It’s tough out there for a journalist. Just as Time’s Chris Morris, who, if video and first-hand reports are to be believed, was choked and slammed to the ground by a Secret Service agent at a Trump rally on Monday, can attest.
Morris’ sin, apparently, was to attempt to leave the “pen", where the press was forced to stay during Trump events, in order to photograph a Black Lives Matter protest.
According to Time, “Trump has a strict policy requiring reporters and cameramen to stay inside a gated area, which the candidate often singles out for ridicule during his speeches. The entrance to the penned area is generally monitored by the Secret Service detail, which also screens attendees at his events and personally protects the candidate.”
Granted, after being physically restrained from doing his job, there’s no doubt that Morris did his part in helping to escalate the situation by swearing at the officer and, later, by putting his hands on him. But I’m interested in the fact that Donald Trump is essentially using our taxpayer dollars to curtail the press. One can certainly appreciate that the Secret Service has a difficult job, in terms of protecting the lives of political candidates and leaders. But should they become what appears to be a taxpayer-funded private police that helps Trump manage his image? Because that’s what this current incident feels like to me.
Putting things in context, the Secret Service seems more passionate about beating up a reporter than they do about protecting the White House when someone jumps the fence and enters the president’s house. Or how about the time they allowed an armed man into an elevator with the president?
Of course, this incident with Morris is merely the latest example of Trump’s war on the press. A couple of days ago, he threatened to “open up” libel laws, a threat which could have a chilling effect — to intimidate journalists and make them think twice before writing a “hit piece” on Trump.
Those who worry about Trump’s authoritarian tendencies needn’t cite fascist Italy, Soviet Russia, or Nazi Germany. Instead, they can merely look to the “civilized” nation of Turkey, where libel laws create a huge disincentive to expressing dissenting opinions about the government. In such a system, the concept of “free speech” becomes a moot point. (In fact, it isn’t “free" at all. It is very costly).
But it’s not just the macro level where this war with the press is a problem. It’s true at the micro level, too. Not long ago, Trump defended Russian President Vladimir Putin, who's been accused of creating a climate that tolerates killing journalists. But never fear, Trump promises the press he won’t do the same here. “I would never kill them,” he declared in December. “But I do hate them, and some of them are such lying, disgusting people.”
By using this irresponsible rhetoric, Trump risks inciting a mob of supporters against reporters, and I worry that someday there could be consequences to his demonizing the press. While covering his campaign, NBC News’ Trump embed, Ali Vitali, has endured her share of verbal assaults on the trail. I just checked her Twitter feed for the latest example. After she tweeted about Black Lives Matter protesters being escorted out of a Trump rally, she received a tweet declaring: “Journalist lives don’t matter.”

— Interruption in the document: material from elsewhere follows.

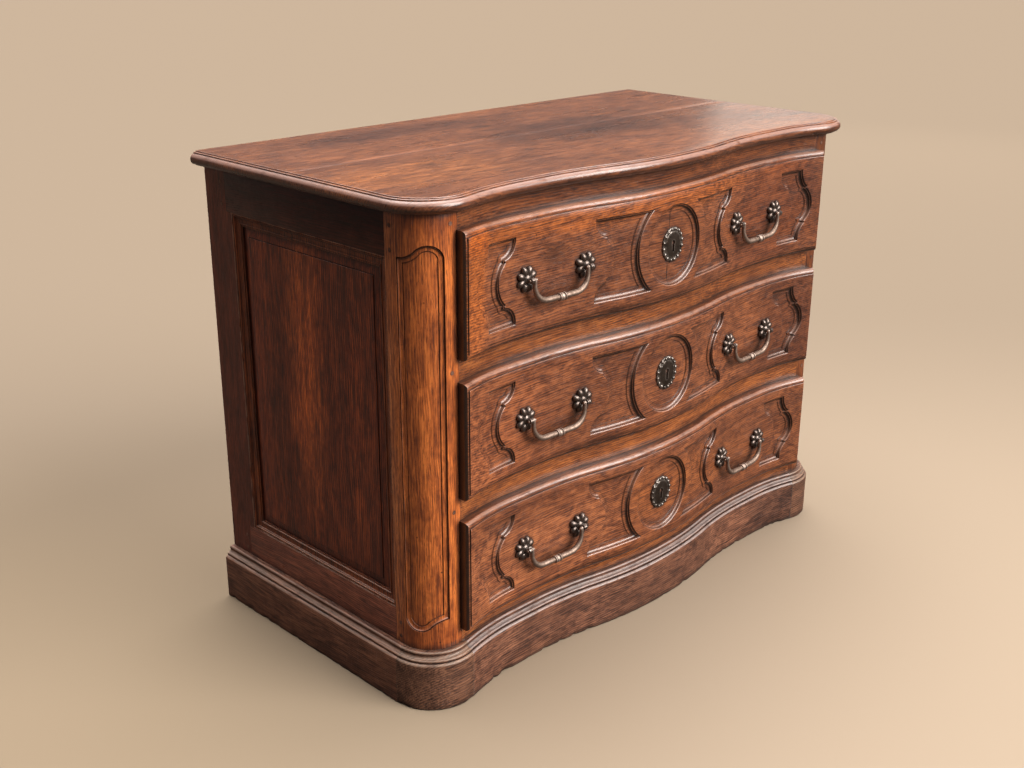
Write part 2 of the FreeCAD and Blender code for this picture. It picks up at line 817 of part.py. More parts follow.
def handle_frame(middle_z):
    """Placement of the right handle: its X joins the two eyes, and its -Y stands out of the face."""
    ends = [cartouche_centre - rosette_spacing / 2, cartouche_centre + rosette_spacing / 2]
    near, distant = [V(x, front_y(x, front_proud), 0) for x in ends]
    way = distant - near
    turn = math.degrees(math.atan2(way.y, way.x))
    middle = (near + distant) / 2 + V(0, 0, middle_z)
    return FreeCAD.Placement(middle, FreeCAD.Rotation(V(0, 0, 1), turn)), way.Length / 2


def make_rosette(x, middle_z):
    """Petalled plate square to the face at one eye of the right handle."""
    step = rosette_radius
    slope = (front_y(x + step, front_proud) - front_y(x - step, front_proud)) / (2 * step)
    petals = scalloped(rosette_radius, rosette_radius, petal_count, petal_length)
    plate = outline(petals, lambda p: V(p[0], -rosette_off_wood, p[1])).extrude(V(0, -rosette_thickness, 0))
    boss_start = V(0, -rosette_off_wood - rosette_thickness, 0)
    boss = Part.makeCone(boss_radius, boss_radius / 2, boss_height, boss_start, V(0, -1, 0))
    rosette = plate.fuse(boss)
    turn = FreeCAD.Rotation(V(0, 0, 1), math.degrees(math.atan(slope)))
    rosette.Placement = FreeCAD.Placement(V(x, front_y(x, front_proud), middle_z), turn)
    return rosette


def make_handle(middle_z):
    """Right handle: two rosettes with their eyes, the studs' holes through the front, and the bail."""
    placement, half = handle_frame(middle_z)
    mounts = []
    holes = []
    for end in (-1, 1):
        x = cartouche_centre + end * rosette_spacing / 2
        u = end * half
        through = front_proud + front_inside + stud_back
        stud = Part.makeCylinder(stud_radius, eye_reach + through, V(u, -eye_reach, 0), V(0, 1, 0))
        eye = Part.makeCylinder(eye_radius, eye_length, V(u - eye_length / 2, -eye_reach, 0), V(1, 0, 0))
        nut_start = V(u, through - nut_thickness, 0)
        nut = Part.makeCylinder(nut_radius, nut_thickness, nut_start, V(0, 1, 0))
        bore_start = V(u - eye_length, -eye_reach, 0)
        bore = Part.makeCylinder(pin_radius + pin_clearance, 2 * eye_length, bore_start, V(1, 0, 0))
        metal = stud.multiFuse([eye, nut]).cut(bore)
        metal.Placement = placement
        mounts.append(metal.fuse(make_rosette(x, middle_z)).cut(place_copy(bore, placement)))
        hole_start = V(u, -stud_back, 0)
        hole = Part.makeCylinder(stud_radius + stud_clearance, through + stud_back, hole_start, V(0, 1, 0))
        holes.append(place_copy(hole, placement))
    arm = half - eye_length / 2 - rod_to_eye - rod_radius
    turn = bail_corner_radius
    low = -bail_drop
    bend = low + turn
    rods = [Part.makeCylinder(rod_radius, 2 * (arm - turn), V(turn - arm, 0, low), V(1, 0, 0))]
    for side in (-1, 1):
        rods.append(Part.makeCylinder(rod_radius, rod_radius - bend, V(side * arm, 0, bend), V(0, 0, 1)))
        section = Part.Face(Part.Wire(Part.makeCircle(rod_radius, V(side * arm, 0, bend), V(0, 0, -1))))
        rods.append(section.revolve(V(side * (arm - turn), 0, bend), V(0, side, 0), 90))
    pin_length = rod_radius + rod_to_eye + eye_length + pin_radius
    pins = []
    collars = []
    for side in (-1, 1):
        pins.append(Part.makeCylinder(pin_radius, pin_length, V(side * arm, 0, 0), V(side, 0, 0)))
        collar_start = V(side * collar_spacing - collar_width / 2, 0, low)
        collars.append(Part.makeCylinder(collar_radius, collar_width, collar_start, V(1, 0, 0)))
    knop = Part.makeSphere(knop_radius, V(0, 0, low), V(1, 0, 0))
    bail = rods[0].multiFuse(rods[1:] + pins + collars + [knop])
    bail.translate(V(0, -eye_reach, 0))
    bail.Placement = placement.multiply(bail.Placement)
    return Part.makeCompound(mounts), bail, Part.makeCompound(holes)


def place_copy(shape, placement):
    placed = shape.copy()
    placed.Placement = placement
    return placed


def make_drawer(level):
    """One drawer, its lock and its handles. Returns the mortise its bolt needs in the rail above."""
    name = "drawer_" + level
    low, high = drawer_levels[level]
    low_in, high_in = opening(level)
    middle_z = (low + high) / 2 - carve_below_middle
    side = drawer_side(low_in + side_clearance, high_in - side_lower)
    reach = inside_half_width + groove_depth
    bottom_low = low_in + side_clearance + drawer_bottom_rise
    bottom_high = bottom_low + drawer_bottom
    bottom = box((-reach, reach), (-far, drawer_back_y), (bottom_low, bottom_high))
    bottom = bottom.common(block(groove_depth - front_inside, 0, height))
    back_span = (drawer_back_y - drawer_back_board, drawer_back_y)
    back = box((-reach, reach), back_span, (bottom_high, high_in - drawer_back_lower))
    side = side.cut(Part.makeCompound([bottom, back]))
    key_z = middle_z + key_above_middle
    lock, bolt, keeper, keyhole = make_lock(key_z, high_in - front_clearance)
    mounts, bail, holes = make_handle(middle_z)
    joints = Part.makeCompound([side, mirrored(side), bottom, lock, keyhole, holes, mirrored(holes)])
    front = front_blank(low, high).cut(carving_cutter(middle_z)).cut(joints)
    keep(front, name + "_front")
    keep(side, name + "_side_right")
    keep(mirrored(side), name + "_side_left")
    keep(back, name + "_back")
    keep(bottom, name + "_bottom")
    keep(make_escutcheon(middle_z), name + "_escutcheon")
    keep(lock, name + "_lock")
    keep(bolt, name + "_lock_bolt")
    keep(Part.makeCompound([mounts, mirrored(mounts)]), name + "_handle_mounts")
    keep(bail, name + "_bail_right")
    keep(mirrored(bail), name + "_bail_left")
    return keeper


os.makedirs("parts", exist_ok=True)
keepers = [make_drawer(level) for level in drawer_levels]
make_top()
make_plinth()
make_frame(Part.makeCompound(keepers))
print(len(written), "sub-parts")
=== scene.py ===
import math

import bmesh
import bpy
from mathutils import Matrix, Vector, noise


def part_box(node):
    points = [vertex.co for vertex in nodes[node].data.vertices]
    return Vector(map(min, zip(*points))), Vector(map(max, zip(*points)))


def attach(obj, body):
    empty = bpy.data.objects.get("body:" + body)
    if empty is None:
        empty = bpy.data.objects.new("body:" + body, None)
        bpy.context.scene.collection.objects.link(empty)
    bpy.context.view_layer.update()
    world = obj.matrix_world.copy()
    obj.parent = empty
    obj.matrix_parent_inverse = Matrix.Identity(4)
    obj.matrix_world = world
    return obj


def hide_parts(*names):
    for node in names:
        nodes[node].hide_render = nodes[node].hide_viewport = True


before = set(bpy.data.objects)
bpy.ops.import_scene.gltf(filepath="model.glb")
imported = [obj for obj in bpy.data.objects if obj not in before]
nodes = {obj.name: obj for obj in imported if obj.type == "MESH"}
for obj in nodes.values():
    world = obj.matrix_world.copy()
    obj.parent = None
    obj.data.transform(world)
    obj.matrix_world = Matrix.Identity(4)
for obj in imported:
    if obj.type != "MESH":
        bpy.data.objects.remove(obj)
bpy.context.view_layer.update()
mm = 0.001
sides = ((-1, "left"), (1, "right"))
nearly = 0.01                   # millimetres, for finding what lies on a plane
same = 1e-6
tiny = 1e-9

# Plan of the front in millimetres: a bow in the middle, a hollow each side, rounded ears
plan = {
    "halfWidth": 605.0,
    "bowY": -296.25,
    "bowProjection": 33.5,
    "earProjection": 21.5,
    "hollowStart": 335.0,
    "bowRadius": 860.0,
    "earHollowRadius": 491.0,
    "cornerRadius": 64.0,
    "postBackY": -195.75,
    "backY": 324.25,
    "underTop": 905.0,
    "openingHalf": 524.0,
}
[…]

The problem is that it’s hard for the press to complain about any of this. We’ve come a long way since the days of Walter Cronkite. The public holds us in disdain. Some of this is deserved. There is no doubt that the press is liberally biased. Spiro Agnew’s line about the “nattering nabobs of negativism” wasn’t entirely false. But for everyone who reinforces the stereotype about the effete liberal media, there is a brave journalist risking his or her life to bring us stories from the front lines — and some of whom end up jailed in places like Iran.
The truth is that a free press serves an important function that every conservative should hold in high regard. We must all remain vigilant against censorship, intimidation, and attacks on the First Amendment. Sadly, not even the media are always willing to circle the wagons and defend their own.
When my colleague, reporter Neil Munro, came under attack for “heckling” President Barack Obama a few years ago, the mainstream media mostly criticized him for daring to break protocol. I went on TV and defended him. This wasn’t just an example of me being dutiful; journalists get paid to be rude and pushy. That’s because politicians don’t want to answer hard questions. Whether it’s President Obama using the media as window dressing while refusing to answer any questions or Chris Christie refusing to answer questions about the man he just endorsed “because I don’t want to,” politicians don’t like to be held accountable.
Journalists might not be the most highly regarded professionals these days, but we do need them to keep politicians in check. We need a robust media that isn’t afraid to be rude — and that isn’t afraid to leave the “pen.”